Outlook for aggregate demand

We anticipate a small dip in spending on roading this year as the new government scraps some major roading plans in favour of future rail developments. There will still be a need for “catch-up” infrastructure spending throughout the forecast period, following recent strong population growth.  However, roading is expected to take up a smaller share of this growth given the government’s priorities for rail.  

Graph 7

More aggregates needed in Auckland

Non-residential and residential building work put in place are both expected to climb over the next few years (shown in Graph 8).

Graph 8

And in contrast to infrastructure, the building sector is expected to demand more aggregates relative to the growth in work put in place.  This increase in aggregates share is due to the growth in residential construction anticipated for Auckland – most of this growth will be in apartment and townhouse construction, which require a greater amount of aggregates.

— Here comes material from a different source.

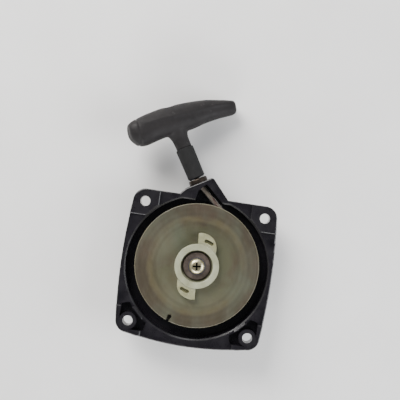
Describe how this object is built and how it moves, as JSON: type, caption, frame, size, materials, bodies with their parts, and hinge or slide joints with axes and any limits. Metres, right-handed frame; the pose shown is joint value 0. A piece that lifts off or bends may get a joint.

Furthermore, Auckland’s share of New Zealand’s overall building work is expected to expand.  The increased density of construction in Auckland, which has few of its own quarries to meet the demand for aggregates, will require more aggregates to be brought in from outside the region.  As a result, we anticipate rapid growth in aggregate production and freight over the years ahead.

 

 


 

[1] Source: Ministry of Transport (Nov 2017), Transport Outlook: Future State , Figure 39: Base Case: projected freight, p. 57

[2] According to a 1996 study from British Columbia in Canada, referenced in the Brookby quarry research.

[3] The Brookby research quotes 400 tonnes per house, while a 2010 report from the Ontario Stone, Sand, and Gravel Association quotes 440 tonnes per house.

[4] This value depends on whether the high rise is predominantly a concrete or a steel structure.

[5] Production data is based off surveys performed by New Zealand Petroleum and Minerals. The 2016 data was published in October 2017, suggesting that 2017 data will be released in a few months’ time.